Yassine walked past campsites. "No to the pourers of tea," slogans read on the sides of tents, a reference to Lebanese police who served tea to Israeli soldiers this summer as they occupied the southern town of Marjayoun.

He read them, then furrowed his brow. For the first time, his voice took on an edge.

"If I'm a man, 60 years old, I've fought 25 years, 30 years, until now for one aim, to expel the Israelis and to keep the Americans away. I've lost a lot of things -- my father, my brother, my good life, and I sit at my home watching the Israelis get in peace what they couldn't get in war? Watching, just watching. Put yourself in the same situation. You would feel angry."

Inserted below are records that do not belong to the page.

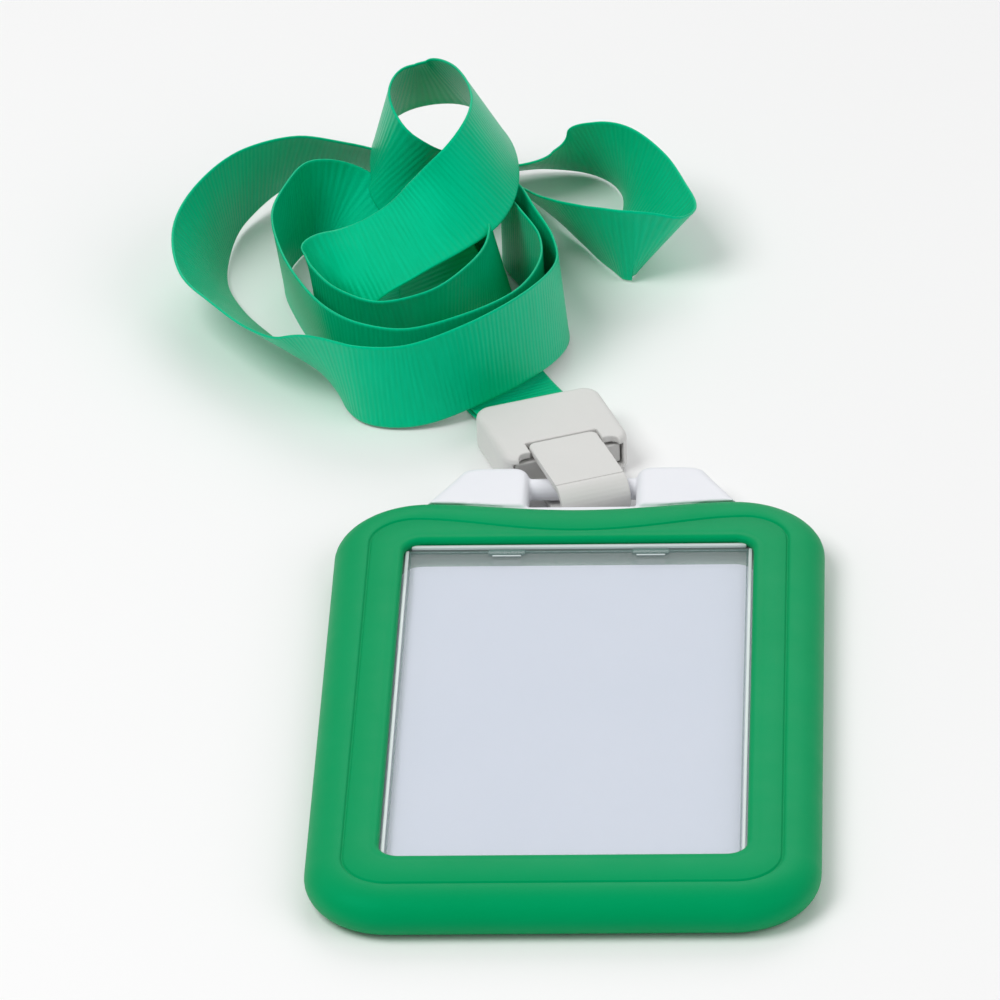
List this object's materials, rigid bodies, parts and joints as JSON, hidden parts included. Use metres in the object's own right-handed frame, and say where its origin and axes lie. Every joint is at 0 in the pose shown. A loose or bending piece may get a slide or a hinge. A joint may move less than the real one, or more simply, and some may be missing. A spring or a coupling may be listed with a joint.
{
  "type": "lanyard badge holder",
  "caption": "Upright card holder with a soft green frame and clear case, a white hanger with a bar, a strap-hook clip round the bar, and a loose satin neck ribbon.",
  "frame": {"origin": "centre of the case's flat back face, on the surface the part lies on, below the middle of the card window", "axes": "+Y along the card's long side towards the hanger, the clip and the ribbon; +X along the card's short side; +Z out of the front of the card window"},
  "size_m": [0.1054, 0.2244, 0.0298],
  "materials": {
    "soft_frame": "satin",
    "clear_case": "gloss",
    "card": "matte",
    "white_plastic": "satin",
    "ivory_plastic": "matte",
    "satin_ribbon": "satin"
  },
  "bodies": {
    "clip": {"clip_sleeve": "ivory_plastic", "hook_body": "ivory_plastic", "ribbon": "satin_ribbon"},
    "gate": {"hook_gate": "ivory_plastic"},
    "holder": {"silicone_frame": "soft_frame", "front_cover": "clear_case", "back_cover": "clear_case", "insert_card": "card", "hanger": "white_plastic"}
  },
  "joints": [
    {"name": "holder_swing", "type": "hinge", "parent": "clip", "child": "holder", "pos_m": [0, 0.063, 0.0034], "axis": [-1, 0, 0], "range_deg": [-100, 70]},
    {"name": "gate_open", "type": "hinge", "parent": "clip", "child": "gate", "pos_m": [0.00115, 0.06104, 0.0066], "axis": [0.9336, 0.3584, 0], "range_deg": [0, 45]}
  ]
}
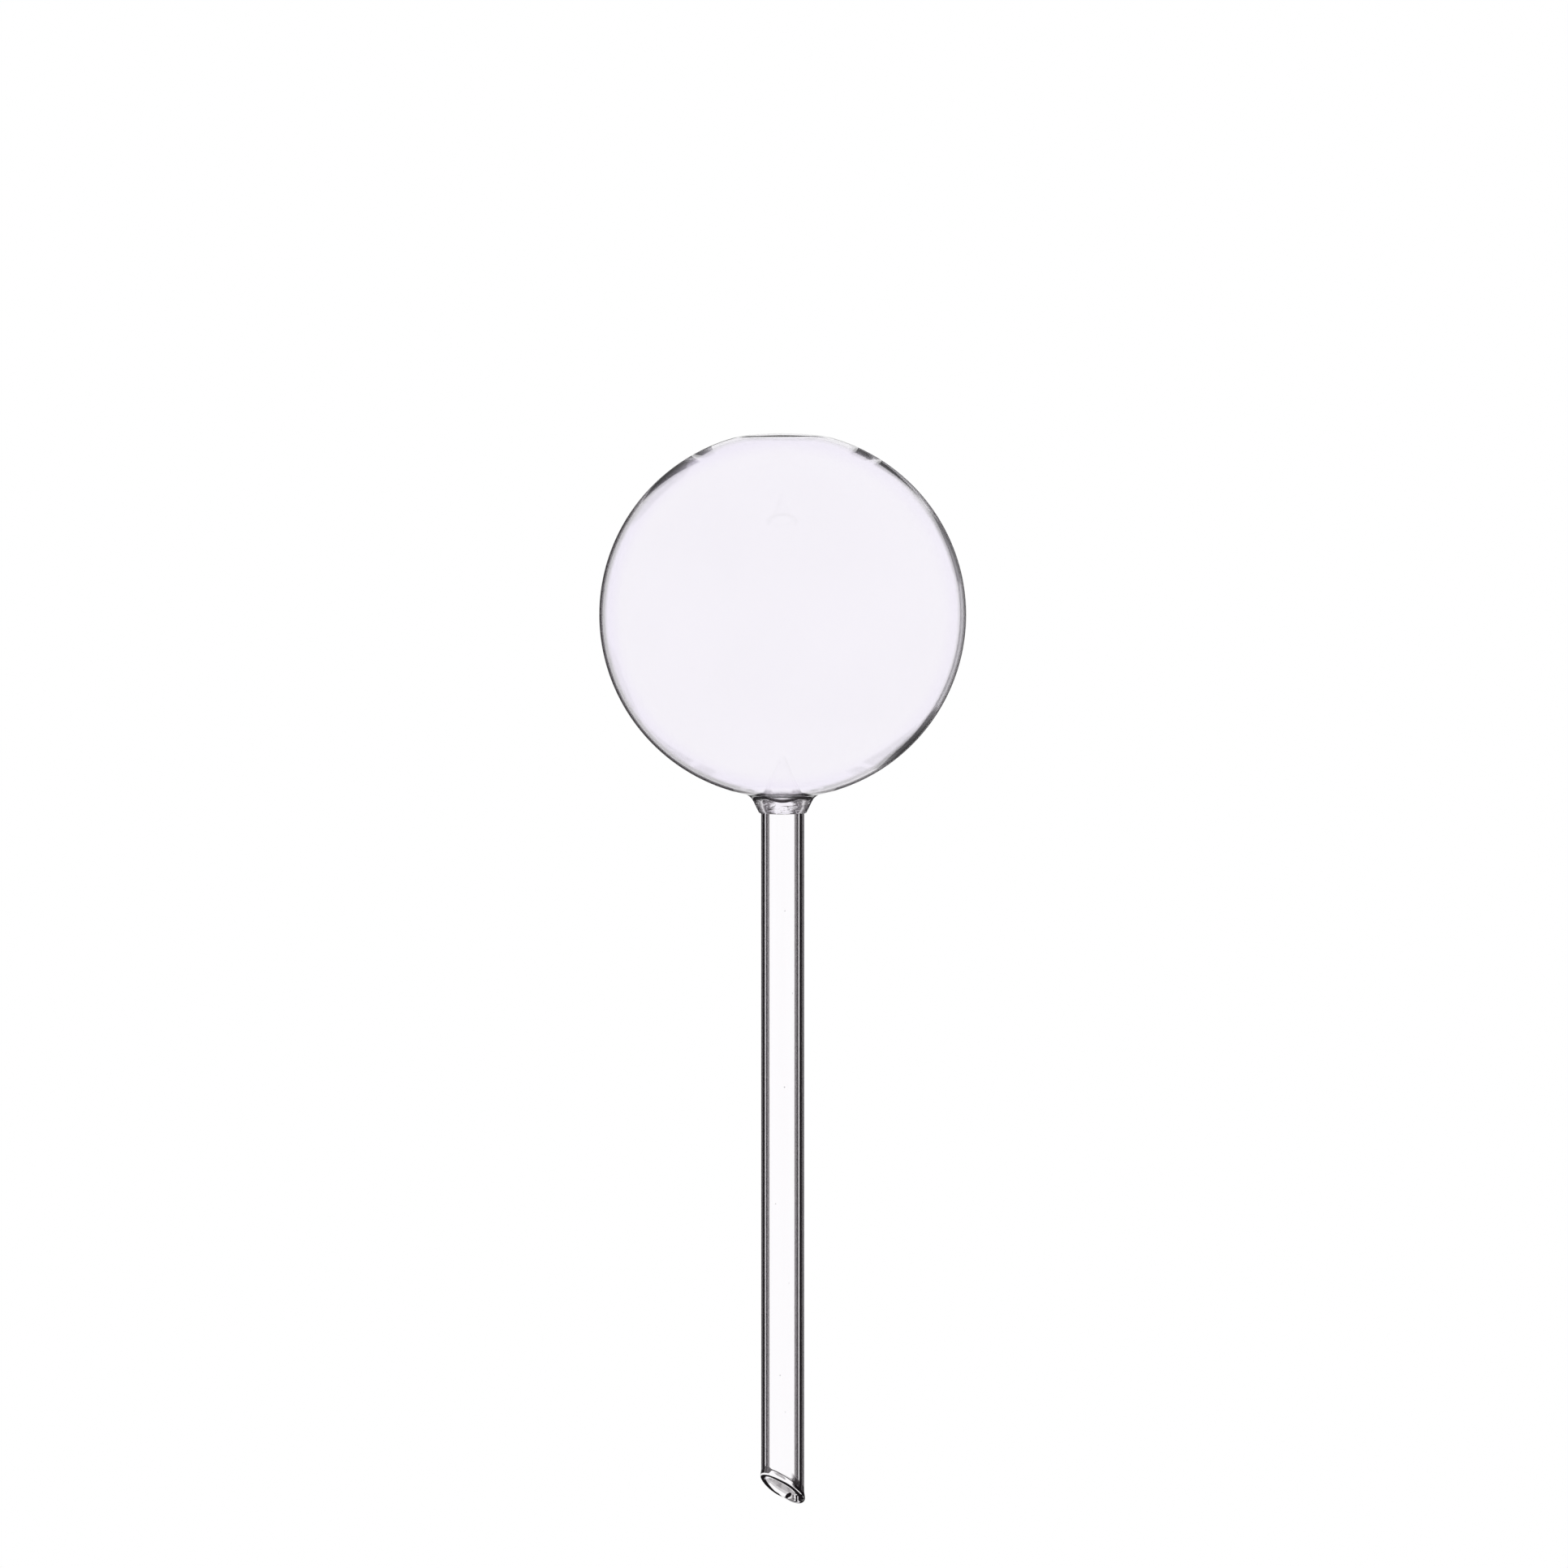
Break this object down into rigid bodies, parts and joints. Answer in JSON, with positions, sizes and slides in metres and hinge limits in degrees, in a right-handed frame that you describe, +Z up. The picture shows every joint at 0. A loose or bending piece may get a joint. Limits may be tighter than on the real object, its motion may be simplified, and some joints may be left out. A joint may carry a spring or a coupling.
{
  "type": "watering globe",
  "caption": "Clear glass watering globe: a hollow blown bulb sealed to an open tube stem with a slanted, flame-rounded tip that feeds water into soil.",
  "frame": {"origin": "on the axis, level with the lowest point of the stem's tip", "axes": "+Z runs up the axis from the tip to the bulb's crown; +X points right and +Y away in the picture's view, and the low side of the slanted tip faces 42 degrees round from +X towards +Y"},
  "size_m": [0.085, 0.085, 0.2496],
  "materials": {
    "blown_glass": "clear borosilicate glass, fire-bright, blown thin",
    "seal_glass": "clear borosilicate glass, worked in the flame, with ripples and small bubbles",
    "tube_glass": "clear borosilicate tube, drawn smooth, its tip flame-rounded"
  },
  "bodies": {
    "root": {"bulb": "blown_glass", "neck_seal": "seal_glass", "stem": "tube_glass"}
  },
  "joints": []
}
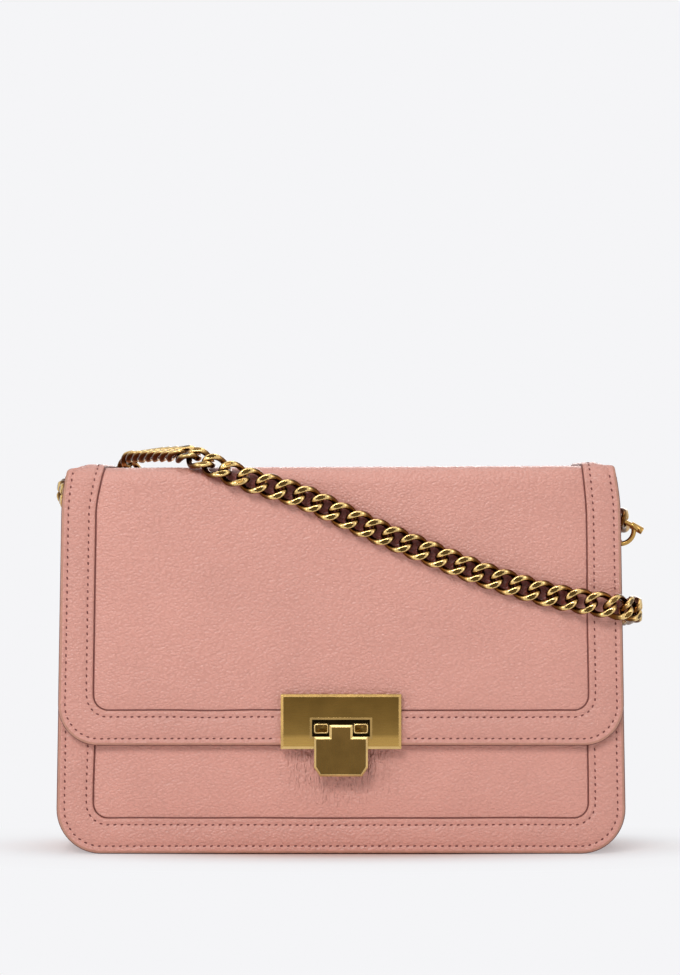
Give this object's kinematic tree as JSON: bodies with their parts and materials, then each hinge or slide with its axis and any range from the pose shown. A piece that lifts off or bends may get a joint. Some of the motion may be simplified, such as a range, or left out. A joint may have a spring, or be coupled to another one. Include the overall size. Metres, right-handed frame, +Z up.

In a way, the protests today are a microcosm of the currents swirling through the Shiite community, promoted by Hezbollah with its intuitive feel for the sentiments of its rank and file. They are the equivalent of a new kind of politics in Lebanon, drawing on the street, roiled by populist demands: a protest over government corruption, a denunciation of the United States and Israel, a celebration of the war this summer, tinted with a sense of betrayal at the hands of other Lebanese, and a call for change, however ill-defined it might be.

To Yassine, it is a world view that rarely, if ever, intersects with that offered by the government's supporters; it pits righteousness against wrong, and victory, however long it might take, is inevitable. He said he couldn't envision an alternative.

"From the beginning we weren't treated well. Not just now. From the previous government and the government before that," Yassine said. "The people aren't going here because what Sayyid Hasan said. Sure, they'll do what he says. They love him. But they're going here because they're unhappy. I'll go not one night, two nights or three nights. I'll go for a year or two years."

As the protests wound down, he got into his car, driving back to the Dahiya and its densely populated warrens, where electricity is cut for hours every day. Armored personnel carriers were parked every so often, and knots of soldiers hung around intersections along streets that divided Sunni and Shiite neighborhoods. "It's like a border," he said. Along one road, six armored personnel carriers drove by, followed by three jeeps. A little ways down, he was stopped briefly at a checkpoint.

"Where are you coming from?" the soldier asked. "Downtown," he said, and drove on.

His mood turned a little bleak, a little less optimistic than at the protests.

"They can't let any fight get big," Yassine said. "If a small fight gets big, Lebanon is gone."